Переход от классического типа к «позднему» знают и другие национальные фольклорные традиции: наряду с классической юнацкой песней у южных славян возникли гайдуцкий эпос, черногорский эпос и др.
Отчасти независимо от былин, отчасти в русле общей эпической традиции сложились, заняв свое видное место в русском песенном эпическом фольклоре, баллады как специфический тип эпоса.
Если общая картина истории русского классического эпоса на фоне историко-типологического развития эпического творчества в целом относительно ясна, то история отдельных былин остается во многом загадочной и спорной. Предположения о позднем возникновении отдельных сюжетов не лишены оснований. Считается, например, что весь цикл былин об Илье Муромце сложился далеко не сразу, что отдельные сюжеты возникли (или прикрепились к ставшему популярным богатырю) сравнительно поздно.
Говоря о разновременности появления отдельных сюжетов, следует все же иметь в виду, что эпическое творчество на протяжении веков питалось едиными традициями, общим запасом мотивов и поэтических элементов, и любая «поздняя» былина естественно включалась в общий состав былин, обнаруживая характерные связи с традицией архаического типа и тенденции исторического плана. Исследователи выявили в ряде сюжетов былин отголоски знакомства их создателей с элементами средневековой культуры — книжными сказаниями, христианскими мотивами, еретическими учениями. Если же обратиться к бытовой стороне жизни, отраженной (или сконструированной) в былинах, то по крупицам можно собрать любопытный материал, характеризующий знания, представления и фантазию эпической среды, творившей и хранившей эпос: здесь есть картины быта княжеского, придворного, боярского, купеческого, монастырского, крестьянского (в его локальных вариациях), воинского, дипломатического; жилище (вернее — его отдельные элементы), одежда, вооружение, конское снаряжение, утварь, посуда; отношения в семье, между родственниками; этикет княжеского двора и встреч в поле, формы воинских поединков, поведения в бою, при победе или поражении и т. д. Все это предстает в былинах в единстве, с трудом поддающемся (а чаще — вовсе не поддающемся) дифференциации: перенесенное из реальных наблюдений, подвергшееся трансформации, хотя и имеющее в основании нечто реальное; созданное фантазией, вымышленное — с опорой на миф или сказку, перенесенное из архаического эпоса.
6
Мы подошли к вопросу, издавна занимавшему науку: кто создавал былины, в какой социальной среде надо искать их творцов? Отвечая на этот вопрос, нужно прежде всего вспомнить о роли сказителей-крестьян, которые явились хранителями эпической традиции, сберегли былины, донесли до нас это великое искусство.

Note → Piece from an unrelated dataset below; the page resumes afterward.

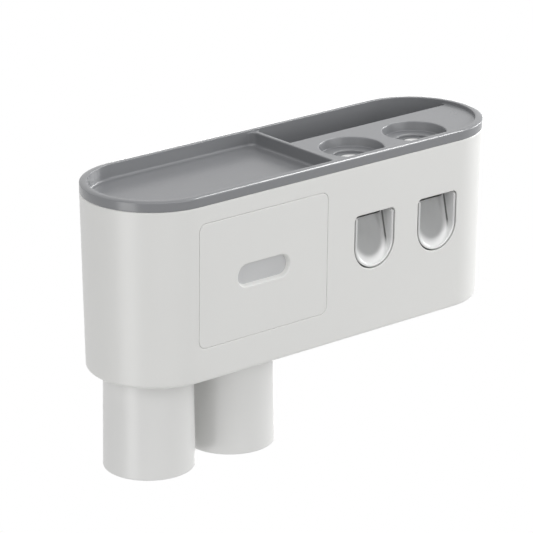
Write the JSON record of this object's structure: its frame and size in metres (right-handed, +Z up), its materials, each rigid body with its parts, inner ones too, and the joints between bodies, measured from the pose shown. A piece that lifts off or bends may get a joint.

В прошлом ученые буржуазной школы, склонные не верить в творческие способности народных масс, выдвинули теорию, согласно которой северные крестьяне переняли остатки живой былинной традиции от певцов, принадлежавших к верхам русского общества, творивших в княжеской среде и для нее. В крестьянской среде этот феодальный эпос не мог найти благоприятной почвы и постепенно затухал, искажался. Так называемая историческая школа в русской науке видела задачу в том, чтобы восстановить первоначальный облик этих песен, вернуть им их историческое содержание, понять их в связи с событиями летописной истории. Теория аристократического происхождения былин и теория первоначального конкретно-исторического характера их шли бок о бок.
В трудах советских исследователей было показано, что крестьянская точка зрения, так ярко и последовательно отраженная в былинах, не есть по́зднее привнесение и искажение, но органична для них. С другой стороны, было достаточно убедительно обосновано положение, согласно которому былины, известные нам по записям XVII—XX веков, не являются результатом качественных преобразований некоего предшествующего былинного исторического эпоса: древнерусская былина и та былина, которую мы знаем, — принципиально одно и то же, хотя, разумеется, поздние тексты несут в себе следы разнообразных изменений.[42]
Можно ли представить былины — какими мы их знаем — исполняемыми в княжеских дворцах, в присутствии самого князя и «бояр толстобрюхиих», о которых так нелестно в них говорится, или в присутствии княжеской дружины, о которой былины вообще не упоминают, за редкими исключениями, а если и упоминают, то опять-таки без особого уважения? У княжеско-дружинной среды был другой эпос — следы его улавливаются в «Слове о полку Игореве», в рассказах летописей: это были песни, славившие победы князей и оплакивавшие их гибель, воспевавшие подвиги дружинных военачальников и «своих» богатырей. В таких песнях героика и патриотический дух неизбежно получали феодальную окраску. Былины лишь в малой степени могли перекликаться с феодально-дружинным эпосом, в целом же противостояли ему по всему своему содержанию, по направленности, по характеру историзма.